Looking at the current version of your post, we have
$(1-e^{-x})e^{-y}=e^{-y}-e^{-x}e^{-y}>-e^{-x}e^{-y},$ since $e^t$ is positive for all real $t$. However, we can't take the logarithm of the right-hand side.
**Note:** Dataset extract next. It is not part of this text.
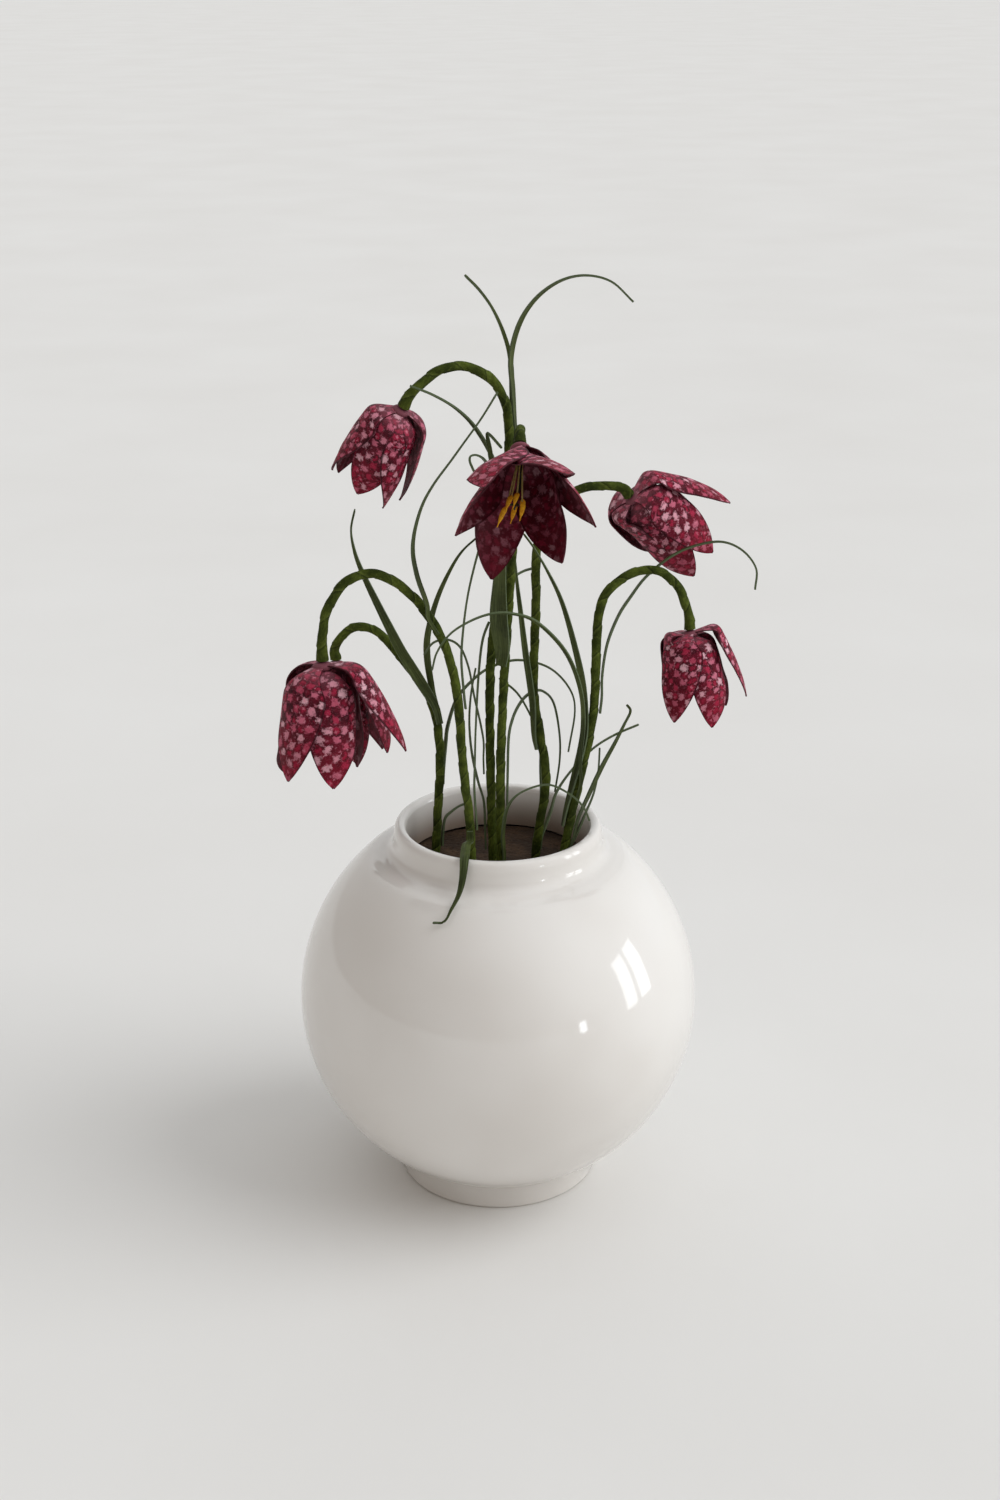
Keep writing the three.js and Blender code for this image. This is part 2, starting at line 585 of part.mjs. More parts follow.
// Six stamens that spread from a short foot under the crown, round a thicker pistil, all leaning alike
function makeStamens({ first, lean = [0, 0] }) {
  const foot = crownHeight + seat;
  const outline = [[0.5, 0.8], [2.2, 17], [2.8, 19], [3.2, 23.5]];
  const radii = [filamentRadius, filamentRadius, antherRadius, filamentRadius];
  const place = (r, z, angle) => {
    const share = (z / pistilLength) ** 2;
    const x = r * Math.cos(angle) + lean[0] * share;
    const y = r * Math.sin(angle) + lean[1] * share;
    return new THREE.Vector3(x, y, foot + z);
  };
  const rods = range(stamenCount).map((i) => {
    const angle = THREE.MathUtils.degToRad(first + 20 + (360 * i) / stamenCount);
    const reach = 1 + 0.25 * Math.sin(2.4 * i);
    const length = 0.92 + 0.08 * Math.cos(2 * i);
    const line = outline.map(([r, z]) => place(r * reach, z * length, angle));
    return rod(line, radii, 4);
  });
  const pistil = [0, 3, 10, pistilLength].map((z) => place(0, z, 0));
  return join([rod(pistil, [1, 0.9, 0.7, 0.5], 6), ...rods]);
}

group.name = 'potted_paper_fritillary';
addPiece('vase', makeVase(), colours.vase, 0.12);
addPiece('filling', makeFilling(), colours.filling, 0.95);
for (const [name, line] of Object.entries(stemLines)) {
  addPiece(name, makeStem(line), colours.stem, 0.8);
}
for (const [name, leaf] of Object.entries(leaves)) {
  addPiece(name, makeLeaf(leaf), colours.leaf, 0.75);
}
for (const [name, bloom] of Object.entries(blooms)) {
  const place = bloomFrame(bloom).scale(new THREE.Vector3().setScalar(bloom.size));
  addPiece(`${name}_petals`, makePetals(bloom).applyMatrix4(place), colours.petal, 0.7);
  addPiece(`${name}_stamens`, makeStamens(bloom).applyMatrix4(place), colours.stamen, 0.7);
}

export default group;
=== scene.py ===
from math import acos, asin, ceil, cos, pi, radians, sin, sqrt

import bmesh
import bpy
from mathutils import Matrix, Vector, noise


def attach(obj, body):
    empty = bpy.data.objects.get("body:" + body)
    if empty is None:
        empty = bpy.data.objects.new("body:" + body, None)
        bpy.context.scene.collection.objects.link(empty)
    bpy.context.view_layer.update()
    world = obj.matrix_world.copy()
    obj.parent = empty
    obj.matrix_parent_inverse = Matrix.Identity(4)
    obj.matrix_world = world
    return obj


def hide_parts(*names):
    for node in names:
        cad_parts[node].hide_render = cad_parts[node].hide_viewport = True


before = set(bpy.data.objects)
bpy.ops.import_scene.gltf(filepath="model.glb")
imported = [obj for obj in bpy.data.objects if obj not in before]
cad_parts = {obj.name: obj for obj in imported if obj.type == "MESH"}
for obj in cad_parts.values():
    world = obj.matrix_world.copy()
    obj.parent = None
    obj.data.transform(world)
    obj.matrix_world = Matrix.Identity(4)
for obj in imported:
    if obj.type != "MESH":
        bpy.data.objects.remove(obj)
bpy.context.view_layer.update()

# Metres, +Z up, +Y away from the viewer, origin under the middle of the vase


def smooth(start, end, value):
    t = min(max((value - start) / (end - start), 0), 1)
    return t * t * (3 - 2 * t)


def mix(a, b, t):
    return a + (b - a) * t


def paint(red, green, blue):
    # screen colour 0-255 to the linear colour that a shader takes
    channels = [c / 255 for c in (red, green, blue)]
    return (*[c / 12.92 if c < 0.04045 else ((c + 0.055) / 1.055) ** 2.4 for c in channels], 1)


def smoothLine(points, steps):
    # even curve through the points, each stretch in the same number of steps
    points = [Vector(p) for p in points]
    knots = [2 * points[0] - points[1], *points, 2 * points[-1] - points[-2]]
    line = []
    for i in range(len(points) - 1):
        a, b, c, d = knots[i:i + 4]
        for k in range(steps):
            t = k / steps
            bend = (2 * a - 5 * b + 4 * c - d) * t * t + (3 * b - a - 3 * c + d) * t ** 3
            line.append(0.5 * (2 * b + (c - a) * t + bend))
    return [*line, points[-1].copy()]


def lengthsAlong(line):
    along = [0]
    for a, b in zip(line, line[1:]):
        along.append(along[-1] + (b - a).length)
    return along


def evenLine(line, step):
    # the same curve again in rows of one length
    along = lengthsAlong(line)
    rows = max(ceil(along[-1] / step), 2)
    made, i = [], 0
    for k in range(rows + 1):
        place = along[-1] * k / rows
        while i < len(line) - 2 and along[i + 1] < place:
            i += 1
        made.append(line[i].lerp(line[i + 1], (place - along[i]) / (along[i + 1] - along[i])))
    return made


def headingsOf(line):
    last = len(line) - 1
    return [(line[min(i + 1, last)] - line[max(i - 1, 0)]).normalized() for i in range(last + 1)]


def lumps(point, size, seed):
    # soft noise from -1 to 1, the same each run
    return noise.noise(point / size + Vector((seed * 3.7, seed * 1.3, seed * 2.1)))


def addSheet(bm, rows, columns, shape):
    # grid whose points go where shape(row, across) says; shape gives a place and its UV
    grid = bmesh.ops.create_grid(bm, x_segments=rows, y_segments=columns, size=0.5)
    layer = bm.loops.layers.uv.verify()
    places = {}
    for vert in grid["verts"]:
        row, across = round((vert.co.x + 0.5) * rows), 2 * vert.co.y
        places[vert], uv = shape(row, across)
        for loop in vert.link_loops:
            loop[layer].uv = uv
    for vert, place in places.items():
        vert.co = place
    return grid["verts"]


def thicken(bm, verts, thickness, rimMaterial):
    # gives a sheet its thickness, with another material on its cut edge
    faces = {face for vert in verts for face in vert.link_faces}
    before = set(bm.faces)
    bm.normal_update()
    bmesh.ops.solidify(bm, geom=list(faces), thickness=thickness)
    made = [f for f in bm.faces if f not in before]
    for face in made:
        if any(vert in verts for vert in face.verts):
            face.material_index = rimMaterial
    return made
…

It's negative.
Update:
The old version was $(1-e^{-x_1})(1-e^{-x_2})e^{-x_3}=e^{-x_3}-e^{-x_1-x_3}-e^{-x_2-x_3}+e^{-x_1-x_2-x_3},$ and you wanted to know if that was greater than or equal to $(-e^{-x_1})(-e^{-x_2})e^{-x_3}=e^{-x_1-x_2-x_3}$ for all positive $x_1,x_2,x_3$. Note, then, that the following are equivalent (bearing in mind the positivity of $e^t$):
$(1-e^{-x_1})(1-e^{-x_2})e^{-x_3}\geq e^{-x_1-x_2-x_3}$
$e^{-x_3}-e^{-x_1-x_3}-e^{-x_2-x_3}\geq 0$
$e^{-x_3}(1-e^{-x_1}-e^{-x_2})\geq 0$
$1-e^{-x_1}-e^{-x_2}\geq 0$
This need not hold. In fact, for any $x_2>0$, there is some $x_1>0$ such that the inequality fails to hold. (Let me know if you're interested in a proof of that fact.)